WASHINGTON -- When the Democrats were campaigning to take over Congress, they benefited from a tidal wave of political anger aimed at the Republicans who had been in charge for the past 12 years.
But as the Democrats prepare to take control of the House and Senate, it is their legislative proposals that are in the spotlight, drawing much closer critical scrutiny than they received in this year's election. As one top GOP political strategist told me, "They are the ones who are in trouble now." The Democrats won't assume power until January, but their proposals to pull out of Iraq, slap a higher minimum wage on small businesses and raise taxes, including the tax on dividends and capital gains, are already taking hits.
In some cases, the criticism is coming from people who were among the Republicans' severest critics. People like retired Gen. Anthony C. Zinni, the former head of the U.S. Central Command, who called for Defense Secretary Donald Rumsfeld's resignation and has been a critic of the conduct of the war. Zinni thinks the Democrats' proposal to begin withdrawing troops from Iraq within four to six months would be a disaster.
The Democrats' reasoning behind their plan, if you can call it a plan, is that the prospect of troop withdrawal would put pressure on Iraqi Prime Minister Nuri Kamal al-Maliki to take more aggressive steps to combat the terrorists and end the sectarian violence there.
"Well, you can't put pressure on a wounded guy," Zinni told The New York Times last week. "There is a premise that the Iraqis are not doing enough now, that there is a capability that they have not employed or used. I am not so sure they are capable of stopping sectarian violence."
Indeed, he thinks it makes more sense to increase U.S. troop strength, as Republican Sen. John McCain has proposed, to "regain momentum" as part of a comprehensive effort to stabilize Iraq, build its economy and its security forces.

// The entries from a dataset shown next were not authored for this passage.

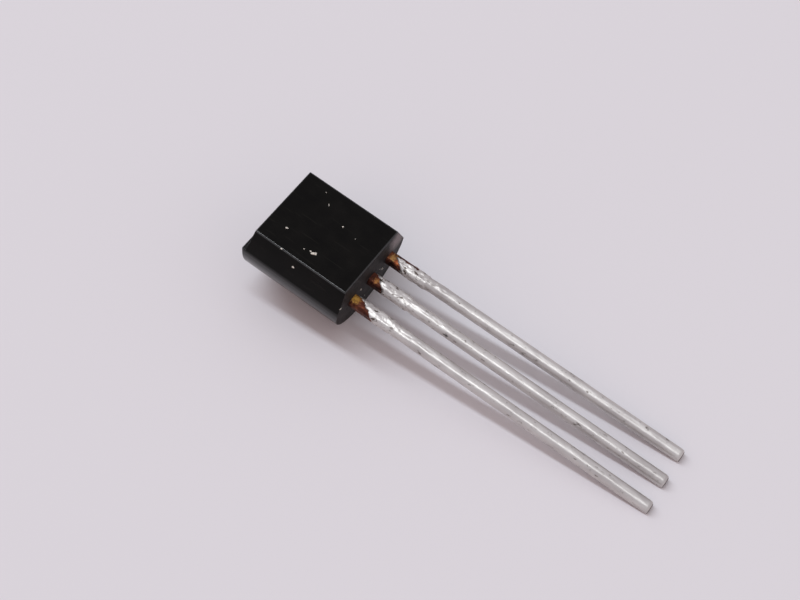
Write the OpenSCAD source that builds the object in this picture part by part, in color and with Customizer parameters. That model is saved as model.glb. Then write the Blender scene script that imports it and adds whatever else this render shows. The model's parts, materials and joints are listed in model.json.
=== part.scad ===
// Three-lead voltage regulator in a moulded case, lying as it comes to rest:
// flat face up, tipped onto the lower lead-end edge of its round back and the
// cut ends of its leads.
//
// Case frame, used by every module: +X along the leads with 0 at the flat's
// top edge, +Z out of the flat with 0 on the flat, leads spread along Y.
// as_it_lies() turns that frame into the resting one, whose origin is the
// centre of the box's underside.

/* [Moulded case] */
// Length of the flat along the leads
flat_len = 4.45; // [4.25:0.05:5.2]
// Width of the flat
flat_w = 3.60; // [3.0:0.05:4.2]
// Width of the case, twice the radius of its round back
case_w = 4.58; // [4.4:0.02:5.2]
// Depth from the flat to the mould's parting plane
front_depth = 1.02; // [0.9:0.02:1.3]
// Straight land between the parting plane and the round back
land_depth = 0.33; // [0.2:0.01:0.6]
// Draft angle of the front half's two ends
front_draft = 5.5; // [2:0.5:10]
// Draft angle of the back half's two ends
back_draft = 2.5; // [1:0.5:6]
// Step by which the back half stands out past the front half at the top end
ledge = 0.18; // [0.05:0.01:0.3]
// Radius on the flat's edges
edge_r = 0.06; // [0.02:0.01:0.15]
// Diameter of the ejector-pin mark on the round back
ejector_d = 1.0; // [0.6:0.1:1.4]
// Depth of the ejector-pin mark
ejector_depth = 0.12; // [0.12:0.01:0.2]
// Width of the broken gate at the top end
gate_w = 1.2; // [0.6:0.1:2]
// Thickness of the broken gate
gate_t = 0.22; // [0.1:0.01:0.3]
// Height of the broken gate
gate_h = 0.04; // [0.02:0.01:0.1]

/* [Leads] */
// Distance between neighbouring leads
pitch = 1.27; // [1.2:0.01:1.4]
// Thickness of the stamped copper sheet
lead_t = 0.38; // [0.3:0.01:0.5]
// Width of a lead
lead_w = 0.46; // [0.38:0.01:0.52]
// Length of a lead outside the case
lead_len = 14.1; // [12.7:0.1:16]
// Width of a lead from the case to the sheared tie bar
root_w = 0.54; // [0.54:0.01:0.62]
// Length of that wider root outside the case
root_len = 1.9; // [1.5:0.1:2.5]

/* [Solder coat] */
// Thickness of the solder dipped onto a lead
coat_t = 0.03; // [0.02:0.005:0.06]
// Bare copper between the case and the solder
bare_len = 0.9; // [0.3:0.1:1.3]
// Radius on the coat's long edges
coat_r = 0.06; // [0.03:0.01:0.06]

/* [Die pad and bond posts] */
// Length of the die pad
pad_len = 2.0; // [1.8:0.05:2.1]
// Width of the die pad
pad_w = 2.1; // [1.7:0.1:2.8]
// Corner cut at the pad's top end
pad_cut = 0.25; // [0.1:0.05:0.4]
// Gap between the pad and the bond posts
pad_gap = 0.35; // [0.25:0.05:0.5]
// Length of a bond post
post_len = 0.9; // [0.7:0.05:1.0]
// Width of a bond post
post_w = 1.0; // [0.8:0.05:1.2]
// Lead inside the case between its post and the lead-end face
post_set = 0.75; // [0.6:0.05:0.9]
// Diameter of the holes that lock the frame into the moulding
lock_d = 0.34; // [0.2:0.02:0.38]
// Distance of a lock hole's centre from the edge behind it
lock_set = 0.30; // [0.26:0.02:0.34]

/* [Silicon die] */
// Length of the die
die_len = 1.1; // [0.8:0.05:1.15]
// Width of the die
die_w = 1.3; // [1.0:0.05:1.6]
// Thickness of the die
die_t = 0.28; // [0.15:0.01:0.35]
// Bare pad between the die and the pad's lead end
die_set = 0.25; // [0.15:0.05:0.3]
// Thickness of the attach layer under the die
attach_t = 0.03; // [0.02:0.005:0.06]
// Fillet of attach that shows around the die
attach_rim = 0.05; // [0.02:0.01:0.1]

/* [Bond wires] */
// Diameter of a bond wire
wire_d = 0.05; // [0.05:0.005:0.08]
// Diameter of the ball on the die
ball_d = 0.12; // [0.1:0.01:0.16]
// Height of the ball
ball_h = 0.04; // [0.02:0.005:0.06]
// Height of the loop's peak above the die
loop_h = 0.24; // [0.15:0.01:0.3]
// Diameter of the wire over the bend, where it is drawn thinner
bend_d = 0.046; // [0.026:0.002:0.046]
// Distance of a bond from the edges of the die
bond_set = 0.15; // [0.1:0.01:0.25]
// Diameter of the flattened bond at the wire's far end
stitch_d = 0.14; // [0.12:0.01:0.18]
// Height of that flattened bond
stitch_h = 0.02; // [0.01:0.005:0.04]
// Distance of that bond from the post's inner edge
stitch_set = 0.20; // [0.15:0.01:0.25]

/* [Hidden] */

round_fn = 64;   // every circle is a true one
reach = 1;       // how far a cutting shape runs past what it cuts

case_color = "#1b1b1d";
copper_color = "#b26a3c";
solder_color = "#c6c5c6";
die_color = "#5a6478";
attach_color = "#9c9ca2";
wire_color = "#d8ac4a";

// Case: radius, depths and the ends at the parting plane and at the back
back_r = case_w / 2;
back_z = -(front_depth + land_depth);
case_depth = front_depth + land_depth + back_r;
front_out = front_depth * tan(front_draft);
back_in = (case_depth - front_depth) * tan(back_draft);
top_x = -front_out - ledge;
exit_x = flat_len + front_out;

// Lead frame, worked back from the lead-end face
frame_z = -front_depth - lead_t;
tip_x = exit_x + lead_len;
post_x1 = exit_x - post_set;
post_x0 = post_x1 - post_len;
pad_x1 = post_x0 - pad_gap;
pad_x0 = pad_x1 - pad_len;
coat_x = exit_x + bare_len;
step_x = exit_x + root_len;

// Die and bonds
die_x1 = pad_x1 - die_set;
die_z = -front_depth + attach_t;
die_top = die_z + die_t;
bond_x = die_x1 - bond_set;
bond_y = die_w / 2 - bond_set;
stitch_x = post_x0 + stitch_set;
bend_r = loop_h - ball_h / 2;   // the bend leaves the ball at half its height
wire_lap = wire_d / 5;          // how far the straight reaches back over the bend

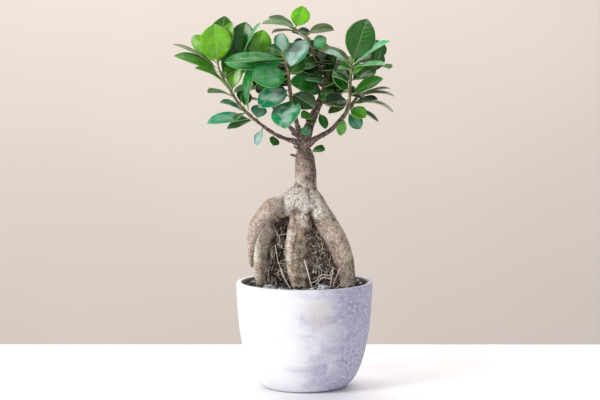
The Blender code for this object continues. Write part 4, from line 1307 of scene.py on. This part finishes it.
def makeGravel(edge, mound):
    dice = random.Random(7)
    shapes = {}
    for kind, rounds in (("stone", 2), ("bark", 1)):
        bpy.ops.object.select_all(action="DESELECT")
        bpy.ops.mesh.primitive_ico_sphere_add(subdivisions=rounds, radius=1, location=(0, 0, 0))
        master = bpy.context.active_object
        shapes[kind] = ([vert.co.copy() for vert in master.data.vertices],
                        [tuple(face.vertices) for face in master.data.polygons])
        bpy.data.objects.remove(master)
    stones = []
    for node in ("pebble_left", "pebble_right"):
        low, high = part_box(node)
        stones.append(((low + high) / 2, (high.x - low.x) / 2.1, 0.8))
    for (x, y), spread, count, small, large in gravelHeaps:
        for _ in range(count):
            turn, out = dice.uniform(0, math.tau), spread * math.sqrt(dice.random())
            px, py = (x + out * math.cos(turn)) * mm, (y + out * math.sin(turn)) * mm
            size = dice.uniform(small, large) * mm
            pile = dice.uniform(0.1, 1.3) if out < spread * 0.6 else 0.2
            place = Vector((px, py, soilHeight(px, py, edge, mound) + size * pile))
            stones.append((place, size, dice.uniform(0, 1)))
    for _ in range(soilShape["loose"]):
        turn, out = dice.uniform(0, math.tau), 61 * math.sqrt(dice.random())
        px, py = out * math.cos(turn) * mm, out * math.sin(turn) * mm
        size = dice.uniform(0.6, 1.9) * mm
        place = Vector((px, py, soilHeight(px, py, edge, mound) + size * 0.3))
        stones.append((place, size, -dice.uniform(0.1, 1)))
    points = []
    polygons = []
    tones = []
    for place, size, tone in stones:
        shape, faces = shapes["bark" if tone < 0 else "stone"]
        polygons += [[len(points) + i for i in face] for face in faces]
        stretch = Vector((dice.uniform(0.85, 1.2), dice.uniform(0.8, 1.1), dice.uniform(0.6, 0.9)))
        shift = Vector([dice.uniform(0, 50) for _ in range(3)])
        for co in shape:
            bulk = 1 + 0.55 * noise.noise(co * 1.2 + shift) + 0.16 * noise.noise(co * 3 + shift)
            points.append(place + co * stretch * bulk * size)
        tones += [tone] * len(shape)
    mesh = bpy.data.meshes.new("gravel")
    mesh.from_pydata(points, [], polygons)
    gravel = newPiece("gravel", mesh)
    paintPoints(mesh, "stoneTone", tones)
    finishPiece(gravel, [gravelFinish()], "pebble", "pebble_left", "pebble_right")
    select(gravel)
    bpy.ops.object.shade_smooth_by_angle(angle=math.radians(35))
    print("gravel ready:", len(stones), "stones")


def rootHairFinish():
    # Dry hair roots: straw to dark brown strands, each its own tone, over a core painted dark as
    # painted shade between them
    finish, shader, add = newFinish("dry_root_fibre", 0.85)
    coords = add("TexCoord").outputs["Object"]
    strand = add("Attribute", attribute_name="strand").outputs["Fac"]
    cloud = add("TexNoise", coords, Scale=500, Detail=3)
    mixed = add("Math MULTIPLY_ADD", cloud, 0.35, add("Math SUBTRACT", strand, 0.17))
    tone = add("ValToRGB", mixed, stops=[(0.0, "#120d0b"), (0.25, "#382b24"), (0.5, "#7d6b5c"),
                                         (0.75, "#c2b19f"), (1.0, "#f4ebdf")])
    bump = add("Bump", Strength=0.6, Distance=0.0005, Height=cloud)
    connect(finish, shader.inputs["Base Color"], tone)
    connect(finish, shader.inputs["Normal"], bump)
    return finish


def strandWeights(lines, tones, tubes):
    # each strand's tone on the points of its own tube
    tubes.data.update()
    parts = []
    for line, tone in zip(lines, tones):
        parts += [tone] * (len(line) * (len(tubes.data.vertices) // sum(map(len, lines))))
    parts += [tones[-1]] * (len(tubes.data.vertices) - len(parts))
    paintPoints(tubes.data, "strand", parts)


def makeFineRoots():
    finish = rootHairFinish()
    dice = random.Random(23)
    for side, mass in hairRoots.items():
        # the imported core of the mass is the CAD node's shape, drawn in and made rough; its dark
        # tones are painted shade between the legs
        core = copyOfNode(mass["node"], "root_mass_" + side)
        addModifier(core, "REMESH", mode="VOXEL", voxel_size=1.3 * mm)
        points = getPoints(core.data)
        normals = np.array([vert.normal for vert in core.data.vertices])
        push = [-2.6 + 2.4 * noise.noise(Vector(p) * 190) + 1.2 * noise.noise(Vector(p) * 480)
                for p in points]
        setPoints(core.data, points + normals * np.array(push)[:, None] * mm)
        paintPoints(core.data, "strand", [0.12 + 0.5 * max(0, noise.noise(Vector(p) * 240))
                                          for p in points])
        finishPiece(core, [finish], "fine_roots", mass["node"])
        levels, lefts, rights = zip(*mass["gap"])
        lines = []
        tones = []
        for _ in range(mass["count"]):
            z = levels[0] + (levels[-1] - levels[0]) * dice.random() ** 1.25
            x = dice.uniform(np.interp(z, levels, lefts), np.interp(z, levels, rights))
            place = Vector((x, dice.uniform(*mass["deep"]), z))
            heading = Vector((dice.uniform(-1, 1), dice.uniform(-0.6, 0.6), dice.uniform(-2, 0)))
            size = dice.choice([0.14, 0.18, 0.24, 0.38])
            line = []
            for _ in range(dice.randint(5, 15)):
                line.append((place * mm, size * mm))
                heading += Vector([dice.uniform(-0.9, 0.9) for _ in range(3)])
                heading = (heading + Vector((0, 0, -0.2))).normalized()
                place = place + heading * 2.4
                place.x = max(np.interp(place.z, levels, lefts),
                              min(np.interp(place.z, levels, rights), place.x))
                place.y = max(mass["deep"][0], min(mass["deep"][1], place.y))
                place.z = min(place.z, levels[-1])
                if place.z < levels[0]:
                    break
            if len(line) > 3:
                lines.append(smoothLine(line, 1.3 * mm))
                tones.append(dice.uniform(0.55, 1.0) if dice.random() < mass["pale"]
                             else dice.uniform(0.05, 0.5))
        hairs = tubesFrom("root_hairs_" + side, lines, 4)
        strandWeights(lines, tones, hairs)
        finishPiece(hairs, [finish], "fine_roots")
    lines = []
    for points, radius in straws:
        rows = [(Vector(point) * mm, radius * mm * (1 - 0.45 * i / len(points)))
                for i, point in enumerate(points)]
        lines.append(smoothLine(rows, 1.4 * mm))
    bare = tubesFrom("bare_roots", lines, 8)
    strandWeights(lines, [dice.uniform(0.75, 1.0) for _ in lines], bare)
    finishPiece(bare, [finish], "fine_roots", "aerial_root")
    print("fine roots ready")


makeStage()
makePot()
soilEdge, soilMound = makeSoil()
makeGravel(soilEdge, soilMound)
makeTrunk()
makeFineRoots()
stemLines = makeStems()
makeLeaves(stemLines)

Zinni is not the only one criticizing the troop-withdrawal plan devised by Democratic Sen. Carl Levin, the incoming chairman of the Senate Armed Services Committee, which would send the proposal to the Senate floor early next year. Retired two-star Maj. Gen. John Batiste, who commanded a division in Iraq and who had also called for Rumsfeld's resignation, said the idea was "terribly naive."
"There are lots of things that have to happen to set them up for success," Batiste said. "Until they happen, it does not matter what we tell Maliki." Kenneth Pollack, a defense analyst at the Brookings Institution and a former national-security adviser in the Clinton administration, told the Times that if Levin's plan were put into effect, it would result in "the eventuality of civil war tomorrow."